══ Data lines ══

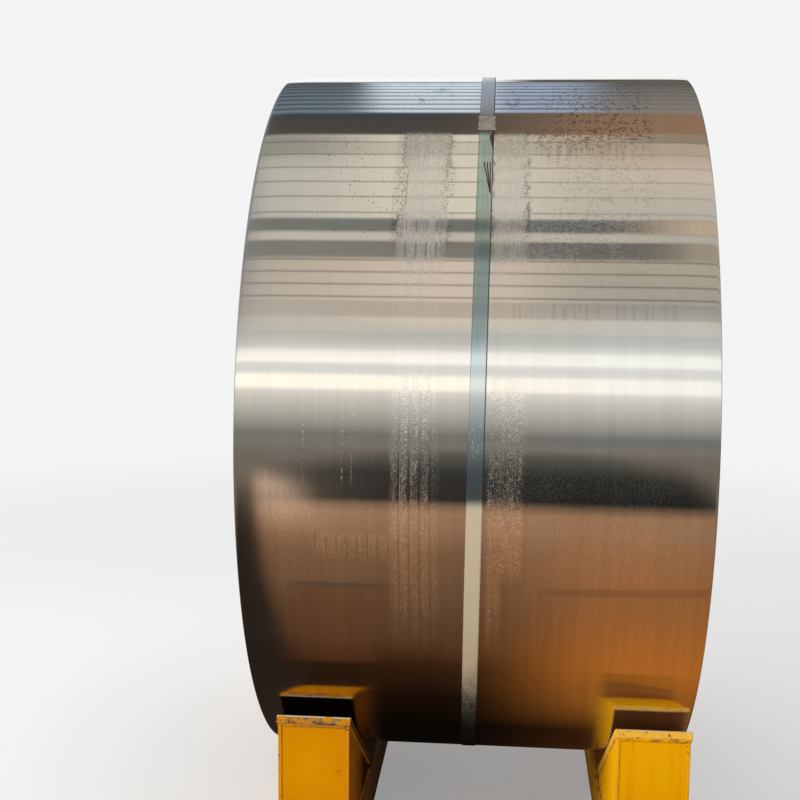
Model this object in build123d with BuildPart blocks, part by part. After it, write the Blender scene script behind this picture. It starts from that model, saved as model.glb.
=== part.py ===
from build123d import *
from math import cos, radians, sin, tan
import os

os.makedirs("parts", exist_ok=True)

# A slit steel coil lying with its axis along X on four welded wedge chocks.
# Millimetres, floor at Z = 0, the coil's middle at X = 0 and Y = 0, the front at -Y.

# coil
strip_width = 1000.0
coil_radius = 892.0
bore_radius = 254.0
rim_edge = 3.5
# bands of turns on the ends: outer radius, set-back at +X, set-back at -X
turn_bands = [
    (262.0, 0.0, 0.0),
    (275.0, 14.0, 12.0),
    (352.0, 6.0, 4.5),
    (470.0, 3.5, 6.5),
    (588.0, 6.0, 4.0),
    (694.0, 3.0, 6.0),
    (806.0, 5.0, 3.0),
]
band_step = 3.0

# strap round the middle, laid on slightly askew
strap_width = 34.0
strap_thickness = 0.9
strap_gap = 0.3
strap_x = -6.5
strap_lean_top = 11.0
strap_lean_front = 12.5
strap_blank = 120.0

# crimped seal on the strap
seal_angle = 34.7
seal_length = 62.0
seal_lip = 2.2
seal_thickness = 1.3
seal_gap = 0.2
notch_radius = 3.2
notch_spacing = 26.0

# chocks
slope_angle = 33.4
tip_distance = 229.0
tip_height = 24.0
wear_length = 520.0
wear_width = 175.0
wear_thickness = 20.0
wear_edge = 2.0
seat_gap = 0.25
body_width = 168.0
side_thickness = 9.0
side_nose = 3.0
back_thickness = 10.0
back_overhang = 7.0
back_recess = 1.5
top_weld = 7.0
left_chock_x = -365.0
right_chock_x = 416.0

# base plates under the chocks
plate_thickness = 10.0
plate_width = 172.0
plate_reach = 110.0
plate_inset = 12.0
plate_skew = 48.0

# rails
rail_width = 180.0
rail_height = 123.0
rail_wall = 8.0
rail_corner = 6.0
rail_end = 40.0

# heights and reaches that follow
slope = radians(slope_angle)
base_top = rail_height + plate_thickness
tip_top = base_top + tip_height
coil_height = tip_top + (coil_radius + seat_gap) / cos(slope) - tip_distance * tan(slope)
wear_end = tip_distance + wear_length * cos(slope) + wear_thickness * sin(slope)
back_face = wear_end - back_overhang
plate_end = back_face + plate_reach
rail_reach = plate_end + rail_end
coil_centre = (0, 0, coil_height)
half_width = strip_width / 2


def underside(y):
    # height of the wear plate's underside at a distance y from the middle
    return tip_top + (y - tip_distance) * tan(slope) - wear_thickness / cos(slope)


def save(piece, node):
    piece.label = node
    export_step(piece, f"parts/{node}.step")


# coil: one turned solid, its turns standing out in bands on both ends
right_face = []
left_face = []
inner = bore_radius
for outer, set_right, set_left in turn_bands:
    right_face += [(half_width - set_right, inner), (half_width - set_right, outer)]
    left_face += [(set_left - half_width, inner), (set_left - half_width, outer)]
    inner = outer + band_step
right_face += [(half_width, inner), (half_width, coil_radius)]
left_face += [(-half_width, inner), (-half_width, coil_radius)]

with BuildPart() as coil:
    with BuildSketch(Plane.XZ.shift_origin(coil_centre)):
        with BuildLine():
            Polyline(*right_face, *reversed(left_face), close=True)
        make_face()
        chamfer(vertices().group_by(Axis.Y)[-1], rim_edge)
    revolve(axis=Axis(coil_centre, (1, 0, 0)))
save(coil.part, "coil")

# strap: a thin shell on the coil, cut out by a slightly tilted slab
strap_plane = Plane(
    origin=(strap_x, 0, coil_height),
    z_dir=(1, strap_lean_front / coil_radius, -strap_lean_top / coil_radius),
)
strap_inner = coil_radius + strap_gap
strap_outer = strap_inner + strap_thickness

with BuildPart() as strap:
    with BuildSketch(Plane.YZ.shift_origin(coil_centre)):
        Circle(strap_outer)
        Circle(strap_inner, mode=Mode.SUBTRACT)
    extrude(amount=strap_blank / 2, both=True)
    with BuildSketch(strap_plane):
        Circle(2 * coil_radius)
    extrude(amount=strap_width / 2, both=True, mode=Mode.INTERSECT)
save(strap.part, "strap")

# seal: a folded sleeve that hugs the strap, with two pairs of crimp notches
seal_turn = Rot(X=seal_angle)
seal_plane = Plane(
    origin=(seal_turn * Pos(0, 0, strap_outer)).position + Vector(coil_centre),
    x_dir=(1, 0, 0),
    z_dir=(seal_turn * Pos(0, 0, 1)).position,
)
seal_middle = strap_x + strap_lean_top * cos(radians(seal_angle)) + strap_lean_front * sin(radians(seal_angle))
seal_inner = strap_outer + seal_gap
seal_outer = seal_inner + seal_thickness
seal_width = strap_width + 2 * (seal_gap + seal_lip)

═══

■ Exercise directions: Copy every line of the material, please, keeping it exactly the same.

■ Answer for this exercise:
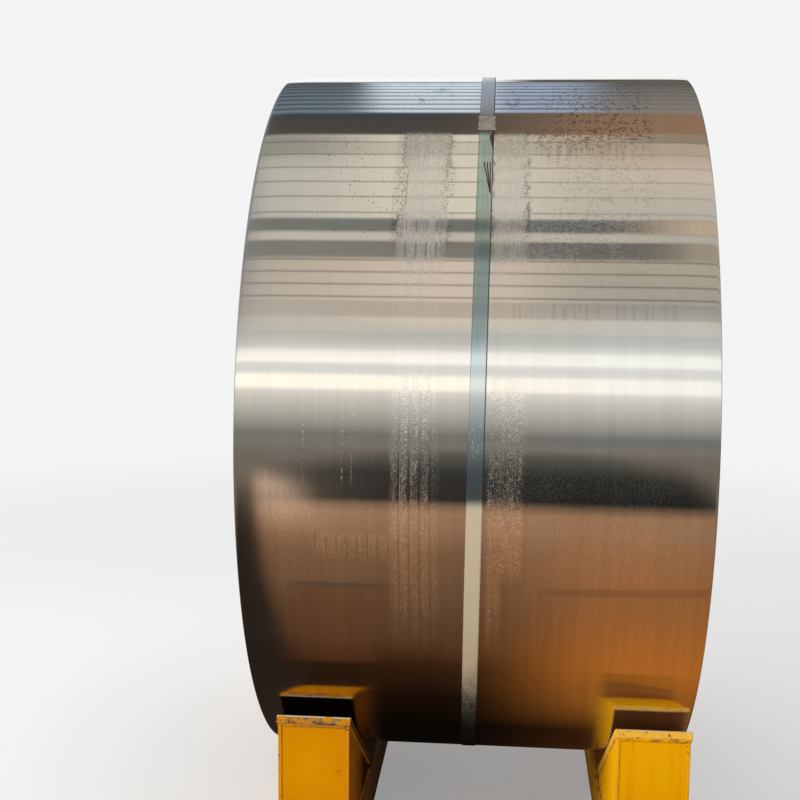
Model this object in build123d with BuildPart blocks, part by part. After it, write the Blender scene script behind this picture. It starts from that model, saved as model.glb.
=== part.py ===
from build123d import *
from math import cos, radians, sin, tan
import os

os.makedirs("parts", exist_ok=True)

# A slit steel coil lying with its axis along X on four welded wedge chocks.
# Millimetres, floor at Z = 0, the coil's middle at X = 0 and Y = 0, the front at -Y.

# coil
strip_width = 1000.0
coil_radius = 892.0
bore_radius = 254.0
rim_edge = 3.5
# bands of turns on the ends: outer radius, set-back at +X, set-back at -X
turn_bands = [
    (262.0, 0.0, 0.0),
    (275.0, 14.0, 12.0),
    (352.0, 6.0, 4.5),
    (470.0, 3.5, 6.5),
    (588.0, 6.0, 4.0),
    (694.0, 3.0, 6.0),
    (806.0, 5.0, 3.0),
]
band_step = 3.0

# strap round the middle, laid on slightly askew
strap_width = 34.0
strap_thickness = 0.9
strap_gap = 0.3
strap_x = -6.5
strap_lean_top = 11.0
strap_lean_front = 12.5
strap_blank = 120.0

# crimped seal on the strap
seal_angle = 34.7
seal_length = 62.0
seal_lip = 2.2
seal_thickness = 1.3
seal_gap = 0.2
notch_radius = 3.2
notch_spacing = 26.0

# chocks
slope_angle = 33.4
tip_distance = 229.0
tip_height = 24.0
wear_length = 520.0
wear_width = 175.0
wear_thickness = 20.0
wear_edge = 2.0
seat_gap = 0.25
body_width = 168.0
side_thickness = 9.0
side_nose = 3.0
back_thickness = 10.0
back_overhang = 7.0
back_recess = 1.5
top_weld = 7.0
left_chock_x = -365.0
right_chock_x = 416.0

# base plates under the chocks
plate_thickness = 10.0
plate_width = 172.0
plate_reach = 110.0
plate_inset = 12.0
plate_skew = 48.0

# rails
rail_width = 180.0
rail_height = 123.0
rail_wall = 8.0
rail_corner = 6.0
rail_end = 40.0

# heights and reaches that follow
slope = radians(slope_angle)
base_top = rail_height + plate_thickness
tip_top = base_top + tip_height
coil_height = tip_top + (coil_radius + seat_gap) / cos(slope) - tip_distance * tan(slope)
wear_end = tip_distance + wear_length * cos(slope) + wear_thickness * sin(slope)
back_face = wear_end - back_overhang
plate_end = back_face + plate_reach
rail_reach = plate_end + rail_end
coil_centre = (0, 0, coil_height)
half_width = strip_width / 2


def underside(y):
    # height of the wear plate's underside at a distance y from the middle
    return tip_top + (y - tip_distance) * tan(slope) - wear_thickness / cos(slope)


def save(piece, node):
    piece.label = node
    export_step(piece, f"parts/{node}.step")


# coil: one turned solid, its turns standing out in bands on both ends
right_face = []
left_face = []
inner = bore_radius
for outer, set_right, set_left in turn_bands:
    right_face += [(half_width - set_right, inner), (half_width - set_right, outer)]
    left_face += [(set_left - half_width, inner), (set_left - half_width, outer)]
    inner = outer + band_step
right_face += [(half_width, inner), (half_width, coil_radius)]
left_face += [(-half_width, inner), (-half_width, coil_radius)]

with BuildPart() as coil:
    with BuildSketch(Plane.XZ.shift_origin(coil_centre)):
        with BuildLine():
            Polyline(*right_face, *reversed(left_face), close=True)
        make_face()
        chamfer(vertices().group_by(Axis.Y)[-1], rim_edge)
    revolve(axis=Axis(coil_centre, (1, 0, 0)))
save(coil.part, "coil")

# strap: a thin shell on the coil, cut out by a slightly tilted slab
strap_plane = Plane(
    origin=(strap_x, 0, coil_height),
    z_dir=(1, strap_lean_front / coil_radius, -strap_lean_top / coil_radius),
)
strap_inner = coil_radius + strap_gap
strap_outer = strap_inner + strap_thickness

with BuildPart() as strap:
    with BuildSketch(Plane.YZ.shift_origin(coil_centre)):
        Circle(strap_outer)
        Circle(strap_inner, mode=Mode.SUBTRACT)
    extrude(amount=strap_blank / 2, both=True)
    with BuildSketch(strap_plane):
        Circle(2 * coil_radius)
    extrude(amount=strap_width / 2, both=True, mode=Mode.INTERSECT)
save(strap.part, "strap")

# seal: a folded sleeve that hugs the strap, with two pairs of crimp notches
seal_turn = Rot(X=seal_angle)
seal_plane = Plane(
    origin=(seal_turn * Pos(0, 0, strap_outer)).position + Vector(coil_centre),
    x_dir=(1, 0, 0),
    z_dir=(seal_turn * Pos(0, 0, 1)).position,
)
seal_middle = strap_x + strap_lean_top * cos(radians(seal_angle)) + strap_lean_front * sin(radians(seal_angle))
seal_inner = strap_outer + seal_gap
seal_outer = seal_inner + seal_thickness
seal_width = strap_width + 2 * (seal_gap + seal_lip)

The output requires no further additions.